What was your experience as a fellow? Any standout success moments or challenges?

My fellowship experience provided a valuable opportunity to engage with the continent’s policy challenges and to familiarize myself with the AFRCE’s policy and research agenda, particularly in areas of firm development, structural transformation, and trade. I embarked on examining various topics, such as (i) the trade-offs governments encounter when supporting firms of different sizes, vulnerabilities, and economic impacts; (ii) the macroeconomic challenges Ethiopian firms face in international trade, particularly issues related to accessing foreign exchange; and (iii) the influence of trade on market dynamics and competition. Furthermore, the workshops organized by the program offered a valuable platform for discussion and delivered constructive feedback on the work we Fellows were doing.

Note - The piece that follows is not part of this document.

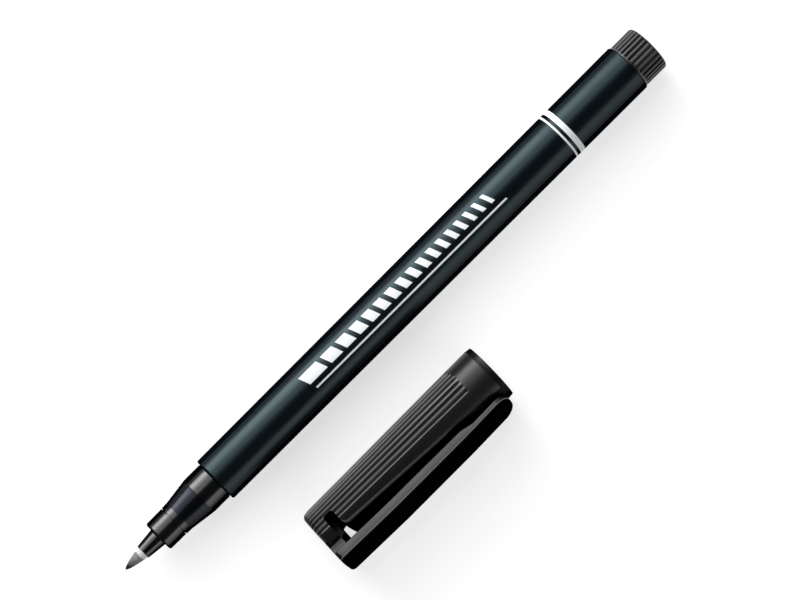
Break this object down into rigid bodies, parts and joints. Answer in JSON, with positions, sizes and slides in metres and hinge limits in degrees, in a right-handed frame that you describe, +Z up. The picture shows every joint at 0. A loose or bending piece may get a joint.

One standout useful aspect of the program was the mentorship I received from my supervisor and the Chief Economist, including the guidance they provided as I considered my career options post-fellowship and graduate school. Their support throughout the program was immensely helpful, and I am grateful for the opportunity to learn from them. The fellowship facilitated networking with World Bank staff, and connecting with other talented Africa fellows from diverse backgrounds was inspiring.

The biggest challenge I faced was balancing the fellowship with completing my PhD and navigating the job market for economists, which follows a standard timeline for graduating PhD candidates. This limited my ability to fully immerse myself in the program and connect with fellow participants as much as I would have liked. However, despite these constraints, the fellowship was rewarding, offering mentorship, insights into the World Bank’s work, and networking opportunities that have been beneficial for my professional journey.

As a woman in the Africa Fellowship Program, how do you see women’s role in shaping African development agendas, and how does this program support that?

According to a recent report by the African Development Bank, African women contribute significantly to the GDP of the continent, standing out for their economic engagement, particularly in farming and entrepreneurship. Yet, they face significant barriers such as restrictive cultural norms, discriminatory laws, and limited access to education. These barriers not only hinder their full economic participation but also result in their underrepresentation across many other areas. Targeted policies aimed at enhancing their economic role and reducing the gender gap could empower women and also stimulate Africa’s economic development.

The Africa Fellowship Program is commendable for its commitment to providing equal opportunities to all participants, regardless of gender, thereby opening doors for women to excel. By focusing on Africans pursuing PhD studies, the program encourages young Africans, including women, to pursue higher education. Importantly, the program empowers women by offering them a platform to learn and grow in their professional journey and to engage in and influence the policies shaping Africa's future. This effort goes a long way to broaden the opportunities for women to assume technical and leadership roles, where their representation is urgently needed.

During my Fellowship journey, I have had the privilege of working alongside exceptional women who have demonstrated outstanding work in their respective fields. Many of them are now pursuing exciting career opportunities, thanks to the doors opened by the Fellowship.